Adrian Gonzalez flood irrigates a field of newly planted alfalfa last December in Calipatria, California, in the Imperial Valley. The valley depends solely on the Colorado River for its surface water supply.
RJ Sangosti/The Denver Post via Getty Images

It’s a popular solution; the practice is simple to implement, recharges underground aquifers, and can create temporary havens for migrating birds. But it’s also wildly inefficient. So are those “central pivot” sprinklers that water perfect circles of crops — the ones that look like scattered green coins from an airplane window or a satellite.

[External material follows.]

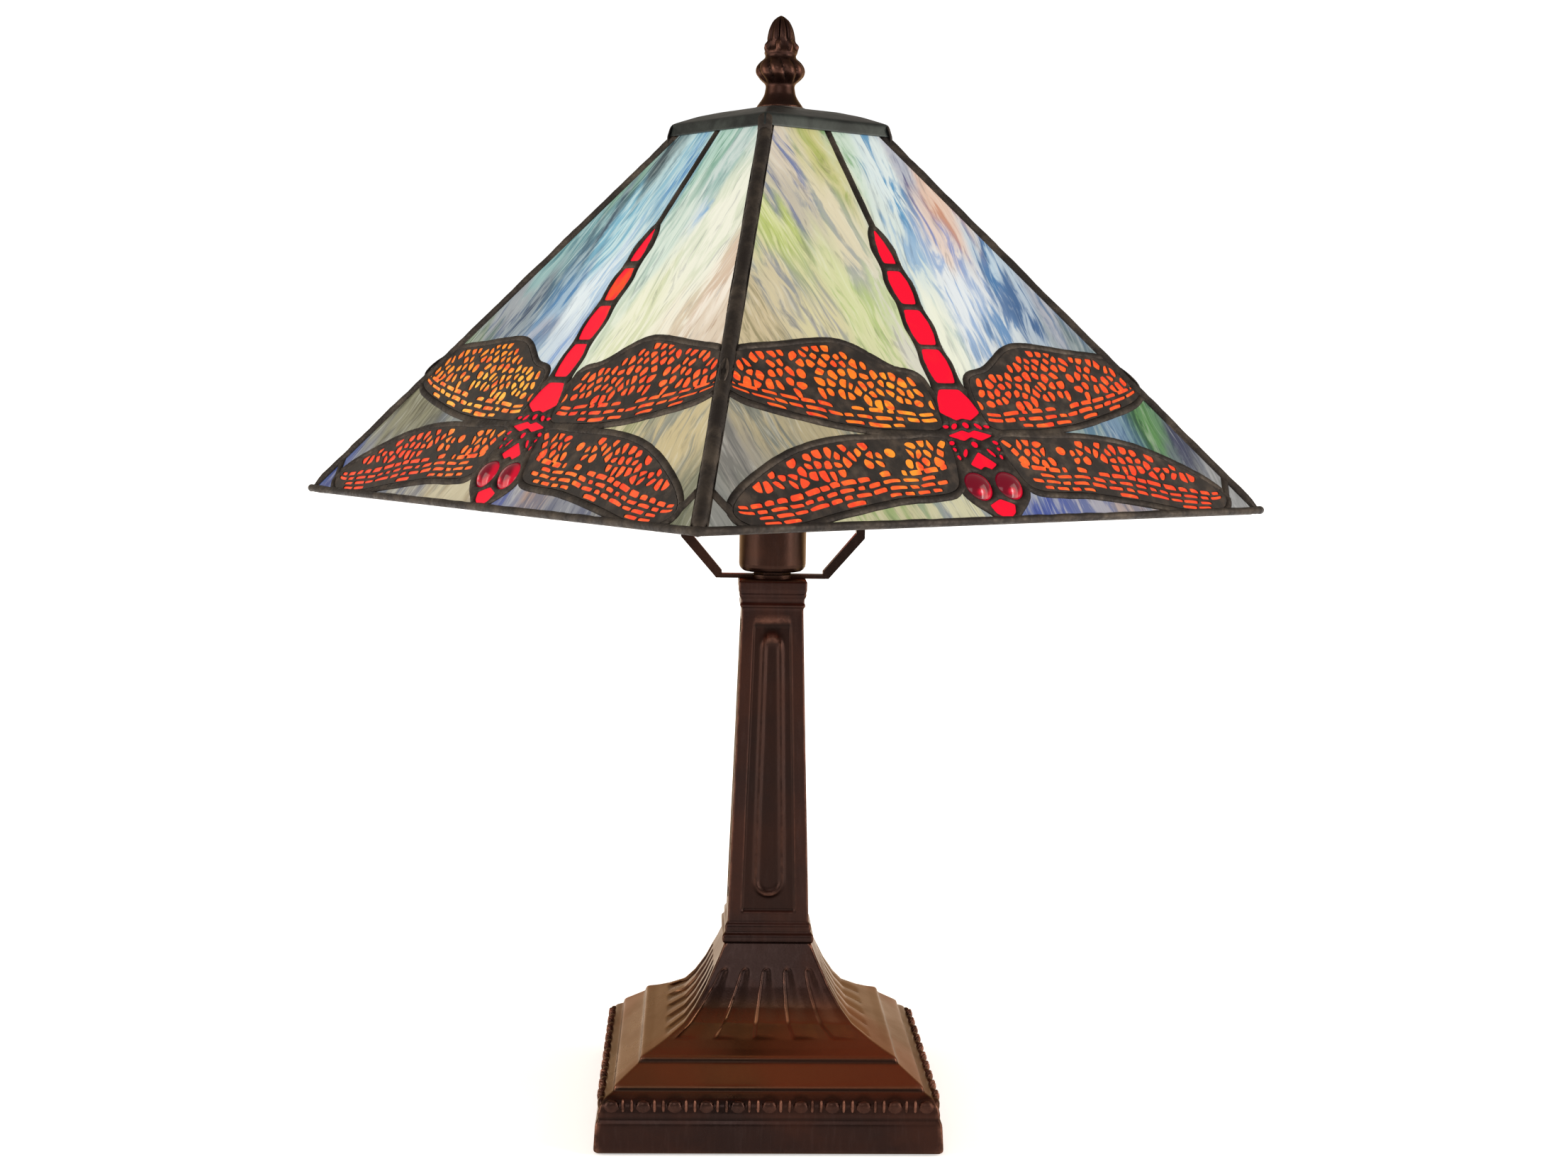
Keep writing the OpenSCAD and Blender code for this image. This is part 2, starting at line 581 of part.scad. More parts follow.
felt_pad();
bottom_plate();
base_weight();
base_shell();
cord_bushing();
bottom_washer();
bottom_nut();
lamp_pipe();
column();
harp_saddle();
saddle_nut();
socket_cup();
socket_shell();
socket_sleeve();
socket_body();
socket_screw_shell();
socket_contact();
terminal_screws();
switch_shaft();
switch_knob();
harp();
harp_stud();
ferrule_left();
ferrule_right();
bulb_envelope();
bulb_screw_base();
bulb_insulator();
bulb_tip();
bulb_mount();
shade_cap();
ridge_seams();
bottom_rim();
finial_washer();
finial_insert();
finial();
for (k = [1:4]) {
    lead(k);
    sky_glass(k);
    wing_glass(k);
    body_glass(k);
    eyes(k);
    filigree(k);
}
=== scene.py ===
"""Looks of the leaded glass table lamp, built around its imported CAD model.

Every outline below is in millimetres and is turned into metres where a mesh is made. A panel of the shade
has its own plane: u runs sideways from its middle, v up its slope from the rim, and w outwards.
"""

import math
import random

import bpy
import numpy as np
from mathutils import Matrix, Vector, noise
from mathutils.geometry import delaunay_2d_cdt


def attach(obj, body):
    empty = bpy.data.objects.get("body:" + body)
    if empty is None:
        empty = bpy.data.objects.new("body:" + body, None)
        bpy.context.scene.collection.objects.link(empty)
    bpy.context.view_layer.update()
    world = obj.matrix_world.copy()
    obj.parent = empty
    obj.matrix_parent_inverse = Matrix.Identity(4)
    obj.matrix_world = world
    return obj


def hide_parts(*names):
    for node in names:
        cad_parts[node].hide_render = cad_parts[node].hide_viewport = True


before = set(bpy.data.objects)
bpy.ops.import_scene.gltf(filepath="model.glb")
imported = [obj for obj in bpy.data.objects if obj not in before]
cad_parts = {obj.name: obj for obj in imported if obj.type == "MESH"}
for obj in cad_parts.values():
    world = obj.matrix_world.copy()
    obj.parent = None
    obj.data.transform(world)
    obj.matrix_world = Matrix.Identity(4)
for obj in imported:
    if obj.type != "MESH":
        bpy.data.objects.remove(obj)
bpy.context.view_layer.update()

MM = 0.001

# Driving dimensions of the shade, as in the CAD
SHADE_TURN = math.radians(35.9)
SHADE_HALF = 175.6
RIM_Z = 314.7
CAP_Z = 498.7
CAP_HALF = 41
CAP_TOP = 512
WASHER_TOP = 513
SLOPE = math.atan2(CAP_Z - RIM_Z, SHADE_HALF - CAP_HALF + 1.4)
RIDGE_GAP = 4.9
PANEL_LOW = 2
PANEL_HIGH = 234
GLASS_TOP = -0.8
GLASS_BACK = -3.8
FILIGREE_TOP = -0.3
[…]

Those steel arms sweeping across the fields are less wasteful than flood irrigation, but far below the efficiency achieved by drip systems. Arizona and California alfalfa watered by the rolling sprinklers can soak up 800 to 1,200 gallons per minute, per sprinkler, during summer months. In contrast, a typical eight-minute shower at home uses about 17 gallons. All told, alfalfa swallows triple the water used by every household in all seven states the river supplies.

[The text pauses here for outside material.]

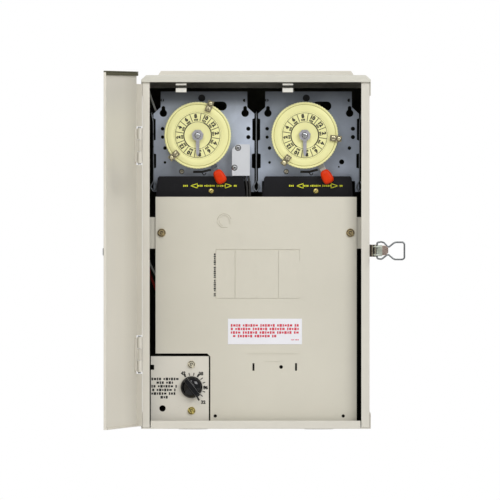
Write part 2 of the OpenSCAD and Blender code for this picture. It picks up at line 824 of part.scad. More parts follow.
// ---- wires, held along their whole route ----

module red_wires() {
  color("#a3302a") placed() {
    wire([[-90, -84, 220.2], [-104, -80, 216], [-121.2, -68, 214], [-121.2, -84, 178],
      [-107, -88, 143], [-100, -60, 124], [-95, -34, 119], [-95, -18.2, 122]], 1.5, 8);
    wire([[26.5, -84, 220.2], [26, -76, 214], [19, -60, 210], [19, -39.7, 207.4]], 1.5, 8);
  }
}

module dark_wires() {
  color("#232323") placed() {
    wire([[-12.4, -93, 279.4], [-9.9, -92.8, 268], [-9.9, -92.6, 240], [-6, -80, 226],
      [-5, -60, 214], [-15, -39.7, 207.4]], 1.2, 8);
    wire([[-8.6, -93, 279.4], [-6.7, -92.8, 268], [-6.7, -92.6, 240], [0, -74, 212],
      [0, -64, 100], [-46, -80, 74], [-53.4, -92, 60]], 1.2, 8);
  }
}

module grey_wires() {
  color("#a9aaa6") placed() {
    wire([[-92, -66, 346], [-104, -78, 341], [-111.6, -82.5, 352], [-117.2, -82.5, 368],
      [-121.3, -82, 380], [-121.3, -82, 330], [-121.3, -98, 232], [-121.3, -100, 188],
      [-108, -101, 163], [-100, -70, 142], [-95, -34, 137.3], [-95, -18.2, 137.3]], 1.2, 8);
  }
}

back_box();
bottom_pan();
roof_cap();
conduit_plugs();
door_panel();
door_top_strip();
door_strike();
hinge_box_leaves();
hinge_door_leaves();
hinge_pins();
latch_base();
latch_clevis();
latch_tab();
latch_rivets();
latch_bail();
deadfront_panel();
deadfront_brackets();
deadfront_screws();
panel_label();
load_centre_base();
bus_bars();
terminal_bars();
thermostat_plate();
thermostat_body();
thermostat_knob();
thermostat_screws();
thermostat_sensor();
left_timer_plate();
right_timer_plate();
timer_posts();
dial_arbors();
dial_pointers();
left_dial();
right_dial();
left_dial_gear();
right_dial_gear();
left_trippers();
right_trippers();
left_motor();
right_motor();
left_pinion();
right_pinion();
left_trip_lever();
right_trip_lever();
left_lever_knob();
right_lever_knob();
left_switch_block();
right_switch_block();
terminal_screws();
plate_screws();
retaining_wires();
left_cover();
right_cover();
cover_screws();
fireman_switch();
fireman_screws();
top_clips();
red_wires();
dark_wires();
grey_wires();
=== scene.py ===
import json
import math

import bmesh
import bpy
from mathutils import Matrix, Vector


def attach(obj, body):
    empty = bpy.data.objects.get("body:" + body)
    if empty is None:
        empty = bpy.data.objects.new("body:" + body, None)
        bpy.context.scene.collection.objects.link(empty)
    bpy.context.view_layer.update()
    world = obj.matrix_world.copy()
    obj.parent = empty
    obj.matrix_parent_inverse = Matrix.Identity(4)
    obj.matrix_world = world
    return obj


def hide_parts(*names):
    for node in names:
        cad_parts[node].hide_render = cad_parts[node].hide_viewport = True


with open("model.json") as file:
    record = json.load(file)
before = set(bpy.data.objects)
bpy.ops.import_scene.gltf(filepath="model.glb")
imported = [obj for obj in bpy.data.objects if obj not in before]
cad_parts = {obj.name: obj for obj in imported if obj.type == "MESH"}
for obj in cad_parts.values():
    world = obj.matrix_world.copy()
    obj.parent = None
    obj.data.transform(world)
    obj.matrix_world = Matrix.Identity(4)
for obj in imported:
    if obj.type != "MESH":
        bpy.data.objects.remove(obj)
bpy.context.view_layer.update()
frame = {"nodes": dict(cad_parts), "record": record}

WALL_Z = 195.0  # height of the row origin above the bottom of the box, in mm
PHOTO_PX = 0.9  # pixels of the photo in a millimetre at the front of the box

# Faces that carry print or screws, as their Y in mm
PLATE_Y, COVER_Y, FIREMAN_Y, THERMOSTAT_Y, DEADFRONT_Y = -88.0, -96.0, -98.0, -110.4, -112.0
LABEL_Y, LATCH_Y = -112.36, -126.0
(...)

The driest regions in the West grow the thirstiest hay.

California’s Imperial Valley, a juggernaut of hay output, laps up more water than anywhere in the whole Colorado River Basin, accounting for 80% of the state’s allotment. Over a third of the 2.6 million acre-feet the All-American Canal brings into the valley goes to alfalfa fields. Located in the Sonoran Desert, it’s one of the hottest places in California and one of the driest, too — even drier than Las Vegas, averaging three inches of rain a year. All of that poses a problem for alfalfa, which gets stressed when soil moisture drops and temperatures climb. So, in order to keep the fields healthy in hot places like the Imperial Valley, southern Arizona and central Nevada, farms make up the difference in other ways, primarily by using irrigation to simulate New Hampshire-levels of rain in the desert. Heat-stressed alfalfa can require the equivalent of 46 inches of precipitation in a single growing season. Since regions like the Imperial Valley receive a fraction of that, farmers turn to water sources like the Colorado River to make up the rest.

The All-American Canal traverses the Sonoran Desert and feeds Imperial Valley farms in California. A quarter of the 2.4 million acre-feet of water the canal brings into the valley goes to alfalfa fields.

But alfalfa reaps good money for arid farms.

Farmers working in unforgiving desert climates have their own reasons for cultivating alfalfa. For one, with enough irrigation, it can handle the ferocious summers in the West better than many fruit and vegetable varieties. It’s also a serious cash crop: Between 2012 and 2021 in California, alfalfa fetched more dollars per ton than any other hay variety for nine years straight. It dominates agriculture in Arizona, Nevada, New Mexico and Utah, the four driest states in the country, all of which depend on the Colorado River. 

In fact, much of the Colorado River is exported as hay. Rising demand for dairy products in the Middle East and skyrocketing beef consumption across the globe are driving up the demand; 40% of the alfalfa grown in California in 2020 was shrink-wrapped, containerized, and shipped to cows on the other side of Earth. 

When states and the federal government come to the table to finalize plans for the river cuts, they’ll have to balance those financial gains against the water requirements of the Southwest’s people, ecosystems and other crops. Meanwhile, the federal government still needs to review last week’s deal, and the states and the other parties involved will have to hammer out the finer points over the next several months.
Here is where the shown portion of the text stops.